Another issue Mr. Kumar raises is that Balram’s reaction when he returned to his village is not that of someone who “has only recently left”. “Does it appear to be the account of a man who is returning home?” he asks. Sorry sir, it was a great mistake by Adiga here. Balram Halwai, in true filmy style, should’ve stepped out of the car as soon as he entered the village sporting an excited expression (cho chweet!) before he appreciates the intricate patterns of cow dung strewn all over. The next scene should’ve been a song sequence featuring Balram running through the field, probably with a camera in his hand and a horde of bare-torsoed, malnourished children running behind him, only to be vanished after the song. (Haven’t you seen those countless bollywood flicks in which the US returned or city educated girl comes to her grandpa’s village with a precarious tendency to fall in love with the village fool Mr.Adiga? Shame on you dude, shame on you.

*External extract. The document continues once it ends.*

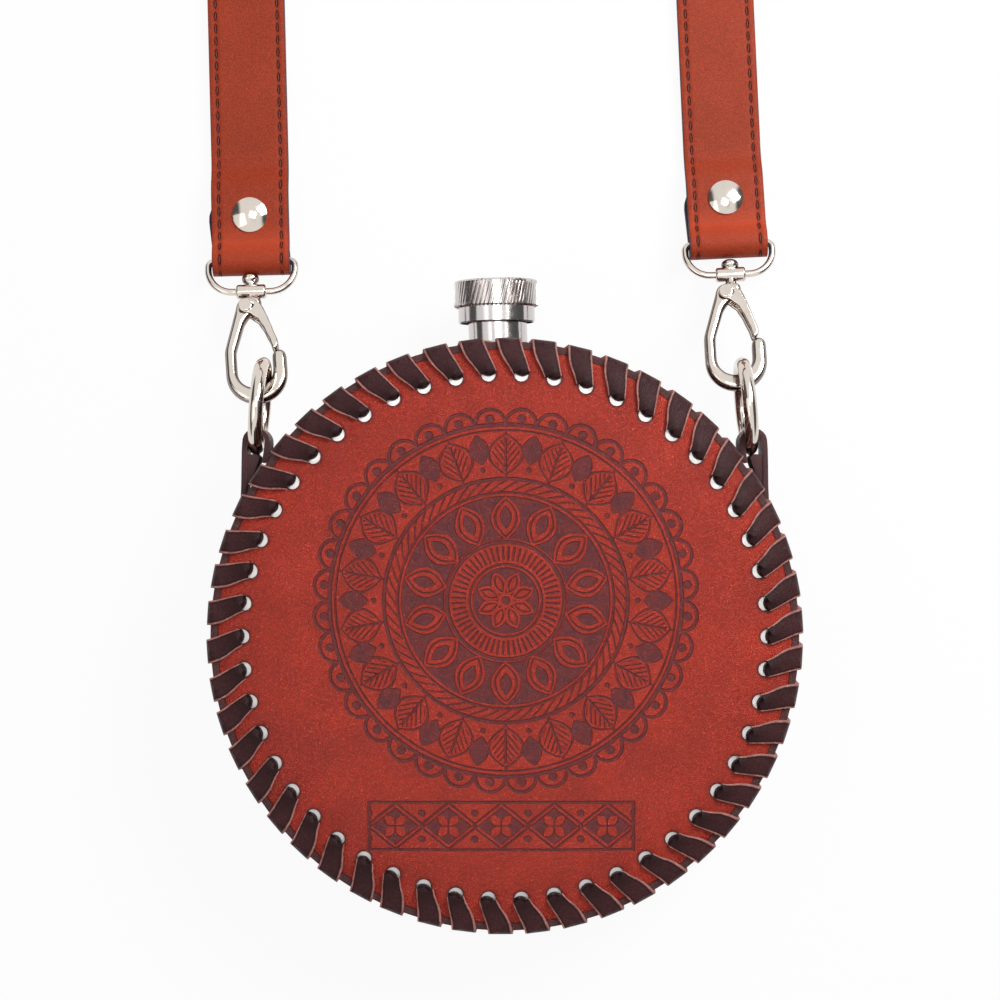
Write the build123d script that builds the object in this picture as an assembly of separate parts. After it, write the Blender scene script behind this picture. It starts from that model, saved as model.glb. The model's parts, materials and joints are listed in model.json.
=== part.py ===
from build123d import *
import math
import os

# Leather-jacketed round flask with a screw cap, hung from a shoulder strap by two snap hooks.
# Millimetres. The origin is the centre of the back panel's flat face, on which the flask lies.
# +Z points out of the front panel, +Y towards the neck, +X to the right seen from the front.

# Jacket panels
jacket_depth = 43.0
panel_radius = 70.9
panel_rim_run = 24.9
panel_drop = 4.0
panel_thickness = 2.6

# Lacing holes
hole_count = 50
hole_diameter = 3.6
hole_inset = 6.2
first_hole_angle = 93.6

# Gusset
gusset_thickness = 1.8
gusset_corner_radius = 0.6
neck_hole_clearance = 0.3

# Lace
lace_thickness = 1.2
lace_width = 6.0
lace_hole_width = 2.9
lace_lift = 0.07
lace_inner_depth = 4.9
lace_hole_shift = 0.45
lace_near_width = 4.45
lace_far_width = 5.4
lace_near_pitch_share = 0.1
lace_far_pitch_share = 0.3
lace_pitch_share = 0.4
lace_rim_angles = (75, 45, 15)
neck_lace_gap = 0.3

# Flask
flask_clearance = 1.9
flask_rim_run = 25.0
flask_wall = 0.6
flask_corner_radius = 8.5
flask_turn = 2.5
flask_offset = 1.6

# Neck
neck_diameter = 14.9
neck_bore = 11.0
neck_inner_length = 3.0
neck_rise = 13.7
thread_pitch = 3.0
thread_turns = 1.5
thread_height = 0.75
thread_root_width = 1.0
thread_crest_width = 0.6
thread_sink = 0.15
thread_clearance = 0.35
thread_low_inset = 1.0

# Cap
cap_head_diameter = 21.5
cap_head_height = 6.9
cap_head_chamfer = 0.8
cap_skirt_diameter = 19.4
cap_skirt_height = 3.8
cap_top_thickness = 1.6
liner_thickness = 1.15
liner_clearance = 0.2
liner_gap = 0.05

# Rings
ring_diameter = 25.0
ring_wire = 3.5
ring_sink = 1.45
left_ring_shift = -0.35
right_ring_shift = -0.35
left_ring_lean = -4.6
right_ring_lean = 5.7

# Tabs
tab_width = 11.0
tab_thickness = 1.4
tab_opening_radius = 2.9
tab_standing = 6.306
tab_angle = 37.595
tab_tail_thickness = 1.0
tab_outer_gap_index = -9
tab_inner_gap_index = -8
tab_outer_tail_angle = 30.8
tab_inner_tail_angle = 8.0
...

This sentence in parenthesis, “No boy remembers his schooling like one who was taken out of school, let me assure you” defies the arguments that Adiga lacks compassion and ‘The White Tiger’ is an outsider’s narrative. It’s not just knowledge but deep compassion that ultimately makes the sentence shine like a jewel.

There’s no doubt that Adiga’s ‘tiger’ is burning bright. But what we see in the brightness, in the light, are not at all pleasant things to see. Dehumanisation, the dark side of ‘the shining India’, the utter helplessness of the poor…Aravind Adiga has captured it all making ‘The White Tiger’ a mirror held against contemporary India.